[Objective] Below is a block of records; repeat each one exactly.

§ §

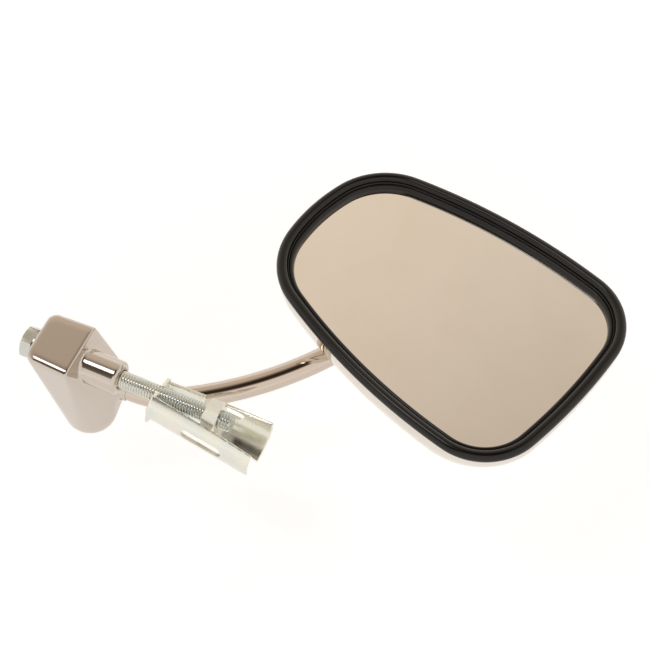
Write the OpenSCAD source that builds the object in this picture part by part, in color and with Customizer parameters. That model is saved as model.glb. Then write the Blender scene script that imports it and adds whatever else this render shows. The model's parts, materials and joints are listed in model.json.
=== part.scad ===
// Bar-end mirror for a motorcycle, of the kind that is held in the open end of a handlebar.
// A die-cast bracket carries a bent round stem with a ball at its end; the ball turns in a
// clamped socket inside the mirror head. A long bolt through the bracket pulls a nut into a
// folded steel clip, which spreads in the handlebar's bore.
// Millimetres. The origin is on the bolt's axis in the plane of the handlebar's end face.
// +X runs into the handlebar, +Z is the way the mirror faces and +Y runs towards the head.

/* [Bracket] */
// Width of the bracket's flat top at the handlebar side
top_w = 19.8; // [17:0.1:23]
// Width of the bracket's flat top at its outer end
top_w_out = 17.2; // [14:0.1:19]
// Length of the bracket's top along the bolt
top_len = 16.1; // [14:0.1:20]
// Height of the bracket's top above the bolt's axis
top_h = 8.8; // [8:0.1:10]
// Distance from the handlebar's end face back to the top's sharp edge
face_back = 3.6; // [3.2:0.1:5]
// Radius along the long edges of the top
edge_r = 1.4; // [1:0.1:2.4]
// Radius of the top's outer corners
corner_r = 3; // [2:0.1:4]
// Distance from the bolt's axis down to the centre of the round foot
foot_drop = 33; // [31:0.1:36]
// Radius of the round foot
foot_r = 9.5; // [8.4:0.1:10]
// Distance that the foot's centre lies outboard of the handlebar's end face
foot_back = 6.2; // [5:0.1:7]
// Outer radius of the neck that the stem comes out of
neck_r = 5.4; // [5.2:0.1:6.4]
// Radius of the bare spigot that centres the bracket in the handlebar
spigot_r = 5.8; // [5:0.1:7]
// Length of the spigot from the handlebar's end face
spigot_len = 10.3; // [8:0.1:16]
// Chamfer at the spigot's free end
spigot_chamfer = 0.7; // [0.3:0.1:1.2]
// Radius of the fillet at the spigot's root
root_fillet = 1.8; // [1:0.1:2.2]
// Radius of the round seat under the bolt's head
seat_r = 6.2; // [5.9:0.1:6.8]

/* [Expander] */
// Nominal diameter of the bolt
bolt_d = 6; // [5:0.5:6.5]
// Clearance between the bolt and a plain hole, on the diameter
hole_play = 0.6; // [0.3:0.1:0.8]
// Width across flats of the bolt's head and of the nut
hex_af = 10; // [8:0.5:11]
// Thickness of the bolt's head
head_t = 4; // [3:0.1:5]
// Thickness of the nut
nut_t = 5; // [4:0.1:6]
// Length of bolt that stands out past the nut
bolt_past = 4.1; // [2:0.1:8]
// Thickness of the spring washer
washer_t = 1.5; // [1:0.1:2]
// Outer radius of the spring washer
washer_r = 5.4; // [4.8:0.1:5.8]
// Sheet thickness of the clip
clip_t = 1.2; // [0.8:0.1:1.6]
// Bare bolt between the spigot's end and the clip
clip_gap = 13.2; // [1:0.1:20]
// Length of the clip
clip_len = 38.2; // [34:0.1:46]
// Outer radius of the clip at its closed end
clip_r1 = 7.6; // [7.4:0.1:8]
// Outer radius of the clip at its open end
clip_r2 = 9.8; // [8.6:0.1:10.6]
// Turn of the slack clip about the bolt, as it comes to rest
clip_roll = -20; // [-40:1:20]
// Angle by which the slack clip hangs off the bolt's axis, from its hole; 0 once it is in a bar
clip_hang = 7; // [0:0.5:7]
// Half the angle that each of the clip's two legs wraps round
clip_wrap = 46; // [36:1:60]
// Radius of the fold between the clip's end and its legs
fold_r = 2.2; // [1.8:0.1:2.6]
// Distance from the clip's closed end to the start of the slots
slot_from = 13.4; // [8:0.1:16]
// Length of the slot in each leg
slot_len = 15; // [8:0.1:17]
// Width of the slot in each leg
slot_w = 4; // [2:0.1:5]
// Distance from the clip's closed end to the middle of the nut
nut_at = 20.3; // [14:0.1:26]

/* [Stem] */
// Diameter of the round stem
stem_d = 8; // [7:0.1:9]
// Distance of the stem's axis from the bolt's axis, towards the head
stem_y = 8.4; // [7:0.1:9.5]
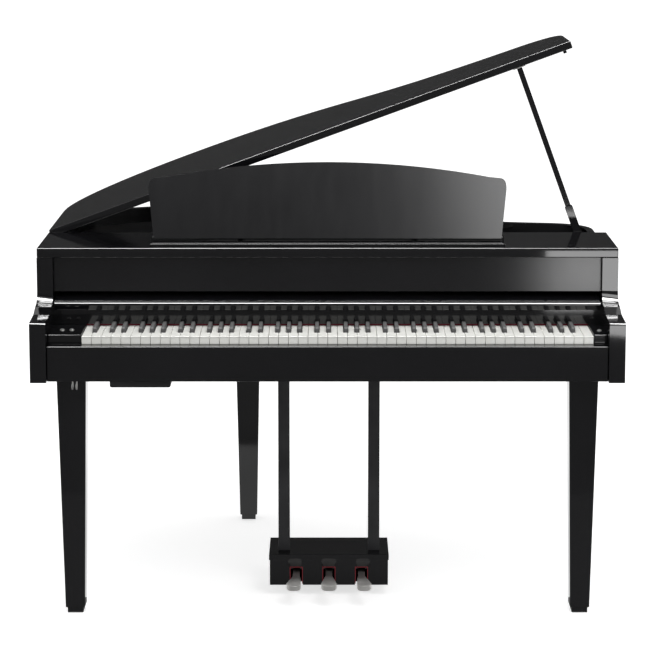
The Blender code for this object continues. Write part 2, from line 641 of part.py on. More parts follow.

§ §

[Completed task]
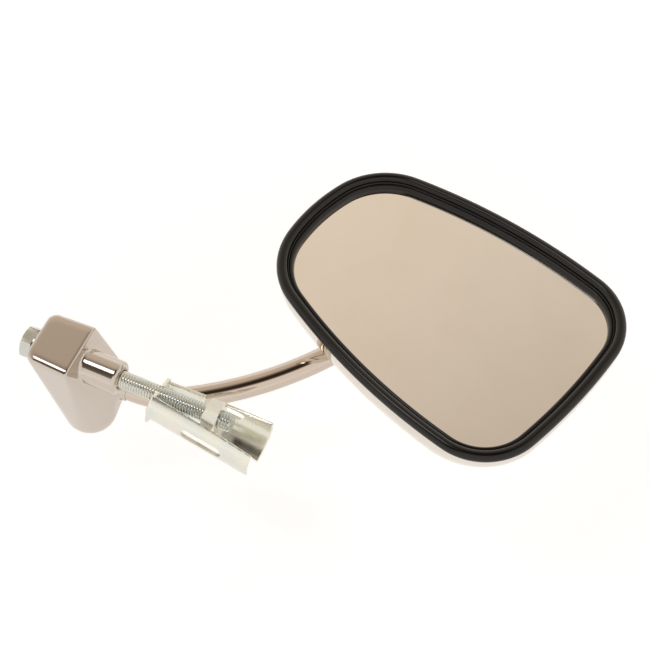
Write the OpenSCAD source that builds the object in this picture part by part, in color and with Customizer parameters. That model is saved as model.glb. Then write the Blender scene script that imports it and adds whatever else this render shows. The model's parts, materials and joints are listed in model.json.
=== part.scad ===
// Bar-end mirror for a motorcycle, of the kind that is held in the open end of a handlebar.
// A die-cast bracket carries a bent round stem with a ball at its end; the ball turns in a
// clamped socket inside the mirror head. A long bolt through the bracket pulls a nut into a
// folded steel clip, which spreads in the handlebar's bore.
// Millimetres. The origin is on the bolt's axis in the plane of the handlebar's end face.
// +X runs into the handlebar, +Z is the way the mirror faces and +Y runs towards the head.

/* [Bracket] */
// Width of the bracket's flat top at the handlebar side
top_w = 19.8; // [17:0.1:23]
// Width of the bracket's flat top at its outer end
top_w_out = 17.2; // [14:0.1:19]
// Length of the bracket's top along the bolt
top_len = 16.1; // [14:0.1:20]
// Height of the bracket's top above the bolt's axis
top_h = 8.8; // [8:0.1:10]
// Distance from the handlebar's end face back to the top's sharp edge
face_back = 3.6; // [3.2:0.1:5]
// Radius along the long edges of the top
edge_r = 1.4; // [1:0.1:2.4]
// Radius of the top's outer corners
corner_r = 3; // [2:0.1:4]
// Distance from the bolt's axis down to the centre of the round foot
foot_drop = 33; // [31:0.1:36]
// Radius of the round foot
foot_r = 9.5; // [8.4:0.1:10]
// Distance that the foot's centre lies outboard of the handlebar's end face
foot_back = 6.2; // [5:0.1:7]
// Outer radius of the neck that the stem comes out of
neck_r = 5.4; // [5.2:0.1:6.4]
// Radius of the bare spigot that centres the bracket in the handlebar
spigot_r = 5.8; // [5:0.1:7]
// Length of the spigot from the handlebar's end face
spigot_len = 10.3; // [8:0.1:16]
// Chamfer at the spigot's free end
spigot_chamfer = 0.7; // [0.3:0.1:1.2]
// Radius of the fillet at the spigot's root
root_fillet = 1.8; // [1:0.1:2.2]
// Radius of the round seat under the bolt's head
seat_r = 6.2; // [5.9:0.1:6.8]

/* [Expander] */
// Nominal diameter of the bolt
bolt_d = 6; // [5:0.5:6.5]
// Clearance between the bolt and a plain hole, on the diameter
hole_play = 0.6; // [0.3:0.1:0.8]
// Width across flats of the bolt's head and of the nut
hex_af = 10; // [8:0.5:11]
// Thickness of the bolt's head
head_t = 4; // [3:0.1:5]
// Thickness of the nut
nut_t = 5; // [4:0.1:6]
// Length of bolt that stands out past the nut
bolt_past = 4.1; // [2:0.1:8]
// Thickness of the spring washer
washer_t = 1.5; // [1:0.1:2]
// Outer radius of the spring washer
washer_r = 5.4; // [4.8:0.1:5.8]
// Sheet thickness of the clip
clip_t = 1.2; // [0.8:0.1:1.6]
// Bare bolt between the spigot's end and the clip
clip_gap = 13.2; // [1:0.1:20]
// Length of the clip
clip_len = 38.2; // [34:0.1:46]
// Outer radius of the clip at its closed end
clip_r1 = 7.6; // [7.4:0.1:8]
// Outer radius of the clip at its open end
clip_r2 = 9.8; // [8.6:0.1:10.6]
// Turn of the slack clip about the bolt, as it comes to rest
clip_roll = -20; // [-40:1:20]
// Angle by which the slack clip hangs off the bolt's axis, from its hole; 0 once it is in a bar
clip_hang = 7; // [0:0.5:7]
// Half the angle that each of the clip's two legs wraps round
clip_wrap = 46; // [36:1:60]
// Radius of the fold between the clip's end and its legs
fold_r = 2.2; // [1.8:0.1:2.6]
// Distance from the clip's closed end to the start of the slots
slot_from = 13.4; // [8:0.1:16]
// Length of the slot in each leg
slot_len = 15; // [8:0.1:17]
// Width of the slot in each leg
slot_w = 4; // [2:0.1:5]
// Distance from the clip's closed end to the middle of the nut
nut_at = 20.3; // [14:0.1:26]

/* [Stem] */
// Diameter of the round stem
stem_d = 8; // [7:0.1:9]
// Distance of the stem's axis from the bolt's axis, towards the head
stem_y = 8.4; // [7:0.1:9.5]
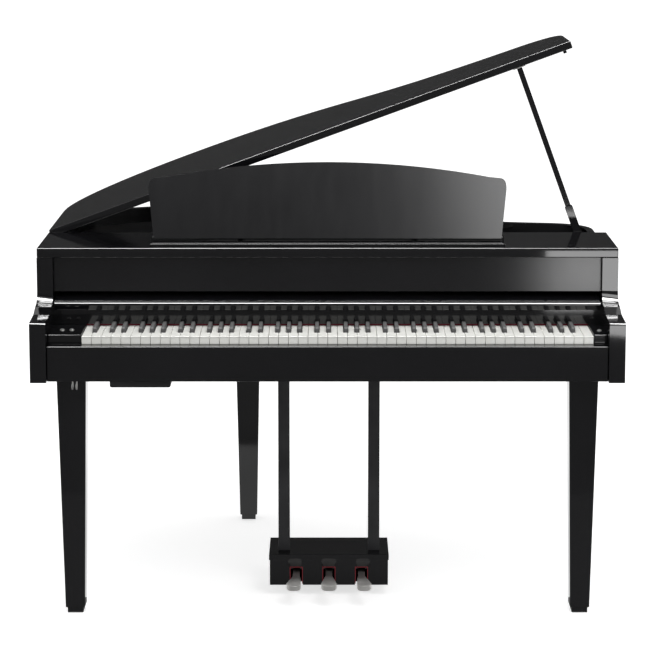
The Blender code for this object continues. Write part 2, from line 641 of part.py on. More parts follow.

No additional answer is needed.